[Task goal] Repeat the lines below exactly as written, please, from the line with "The three.js and" to the line with "(8, 0.416, 0)])", both lines included, and no others.

Entries with model source code:

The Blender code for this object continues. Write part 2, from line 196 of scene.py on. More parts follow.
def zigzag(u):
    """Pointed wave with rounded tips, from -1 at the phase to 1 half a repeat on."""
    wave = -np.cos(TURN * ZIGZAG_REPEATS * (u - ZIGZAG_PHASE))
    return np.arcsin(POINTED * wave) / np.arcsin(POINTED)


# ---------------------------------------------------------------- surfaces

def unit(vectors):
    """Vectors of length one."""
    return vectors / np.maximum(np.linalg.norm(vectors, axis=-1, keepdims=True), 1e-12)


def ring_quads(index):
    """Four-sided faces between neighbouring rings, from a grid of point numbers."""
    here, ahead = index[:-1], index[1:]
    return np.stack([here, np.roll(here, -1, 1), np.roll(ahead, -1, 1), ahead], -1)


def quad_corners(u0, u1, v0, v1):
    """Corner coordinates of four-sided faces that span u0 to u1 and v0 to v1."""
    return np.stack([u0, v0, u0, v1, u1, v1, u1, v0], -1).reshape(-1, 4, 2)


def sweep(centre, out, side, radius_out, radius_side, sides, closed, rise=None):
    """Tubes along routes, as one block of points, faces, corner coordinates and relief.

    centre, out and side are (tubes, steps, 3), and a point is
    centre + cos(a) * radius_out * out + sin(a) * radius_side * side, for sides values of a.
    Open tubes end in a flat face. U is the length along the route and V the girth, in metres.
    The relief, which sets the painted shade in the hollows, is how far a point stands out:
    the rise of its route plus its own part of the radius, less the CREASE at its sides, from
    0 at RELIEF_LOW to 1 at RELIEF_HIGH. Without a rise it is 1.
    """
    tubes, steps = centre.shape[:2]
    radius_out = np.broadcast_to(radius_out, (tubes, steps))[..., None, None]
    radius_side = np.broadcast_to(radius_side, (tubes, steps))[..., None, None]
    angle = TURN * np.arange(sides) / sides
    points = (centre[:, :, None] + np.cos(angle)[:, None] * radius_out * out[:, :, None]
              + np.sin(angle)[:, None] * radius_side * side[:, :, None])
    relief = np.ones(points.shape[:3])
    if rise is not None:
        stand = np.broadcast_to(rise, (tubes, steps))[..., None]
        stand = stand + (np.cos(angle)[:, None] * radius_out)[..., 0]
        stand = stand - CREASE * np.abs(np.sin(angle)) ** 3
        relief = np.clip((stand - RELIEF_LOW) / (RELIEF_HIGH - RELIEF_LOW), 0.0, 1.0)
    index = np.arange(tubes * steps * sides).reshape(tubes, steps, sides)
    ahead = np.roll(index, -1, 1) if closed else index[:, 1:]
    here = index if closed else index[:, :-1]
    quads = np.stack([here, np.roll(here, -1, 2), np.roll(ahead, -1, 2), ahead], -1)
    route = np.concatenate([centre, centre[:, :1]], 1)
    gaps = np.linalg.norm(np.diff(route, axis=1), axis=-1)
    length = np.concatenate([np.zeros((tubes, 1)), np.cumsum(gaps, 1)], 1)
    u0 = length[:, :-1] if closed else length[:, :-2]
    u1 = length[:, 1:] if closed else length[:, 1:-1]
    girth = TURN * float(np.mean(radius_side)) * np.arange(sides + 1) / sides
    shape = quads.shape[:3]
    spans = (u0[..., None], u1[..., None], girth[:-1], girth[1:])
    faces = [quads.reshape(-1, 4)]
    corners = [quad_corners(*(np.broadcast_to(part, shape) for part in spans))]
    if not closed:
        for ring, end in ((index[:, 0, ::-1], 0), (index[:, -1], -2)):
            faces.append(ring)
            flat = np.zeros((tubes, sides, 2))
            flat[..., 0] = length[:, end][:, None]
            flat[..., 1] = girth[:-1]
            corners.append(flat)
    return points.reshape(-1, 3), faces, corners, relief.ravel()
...
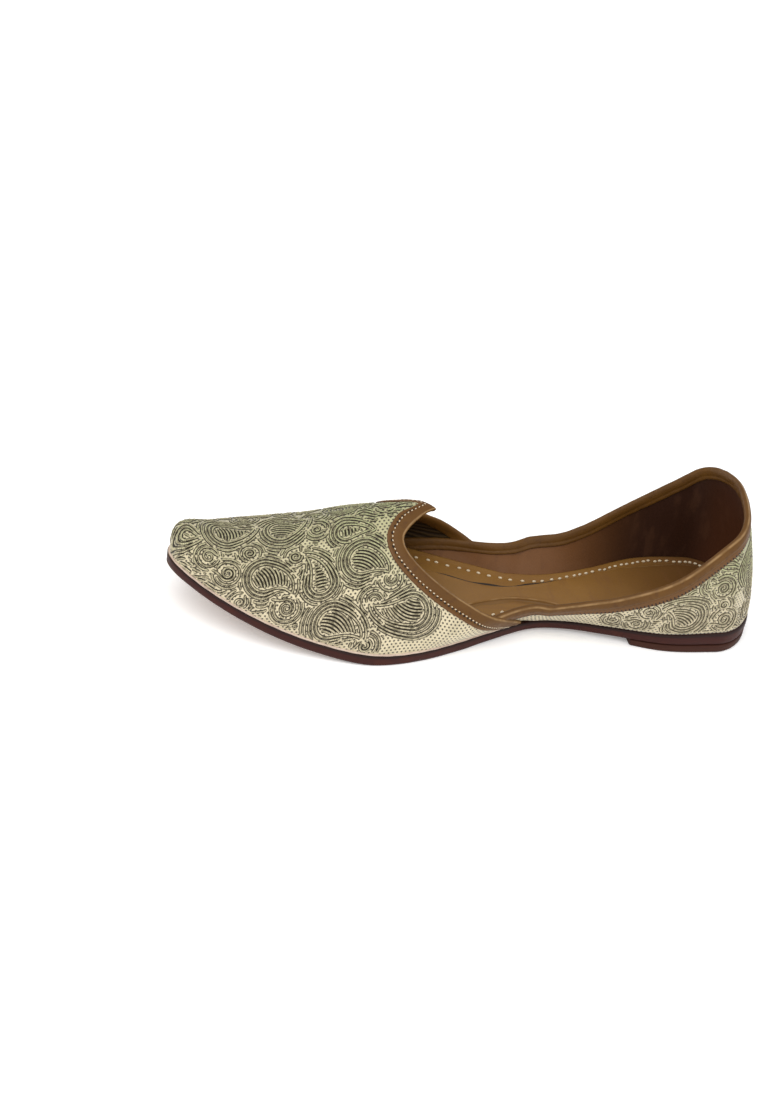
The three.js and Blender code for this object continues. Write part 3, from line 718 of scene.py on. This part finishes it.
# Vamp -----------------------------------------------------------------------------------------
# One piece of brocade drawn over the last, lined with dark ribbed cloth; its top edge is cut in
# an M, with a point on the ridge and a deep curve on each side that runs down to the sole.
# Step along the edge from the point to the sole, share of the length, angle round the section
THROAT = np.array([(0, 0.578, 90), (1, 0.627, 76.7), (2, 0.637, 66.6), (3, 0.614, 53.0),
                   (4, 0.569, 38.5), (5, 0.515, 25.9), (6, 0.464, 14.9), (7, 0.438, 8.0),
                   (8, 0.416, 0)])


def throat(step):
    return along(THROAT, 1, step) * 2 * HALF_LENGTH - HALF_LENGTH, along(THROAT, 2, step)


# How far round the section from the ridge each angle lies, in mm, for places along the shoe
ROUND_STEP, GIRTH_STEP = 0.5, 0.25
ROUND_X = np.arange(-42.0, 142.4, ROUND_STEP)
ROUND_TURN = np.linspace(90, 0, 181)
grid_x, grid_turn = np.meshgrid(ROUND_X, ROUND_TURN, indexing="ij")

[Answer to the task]
The three.js and Blender code for this object continues. Write part 3, from line 718 of scene.py on. This part finishes it.
# Vamp -----------------------------------------------------------------------------------------
# One piece of brocade drawn over the last, lined with dark ribbed cloth; its top edge is cut in
# an M, with a point on the ridge and a deep curve on each side that runs down to the sole.
# Step along the edge from the point to the sole, share of the length, angle round the section
THROAT = np.array([(0, 0.578, 90), (1, 0.627, 76.7), (2, 0.637, 66.6), (3, 0.614, 53.0),
                   (4, 0.569, 38.5), (5, 0.515, 25.9), (6, 0.464, 14.9), (7, 0.438, 8.0),
                   (8, 0.416, 0)])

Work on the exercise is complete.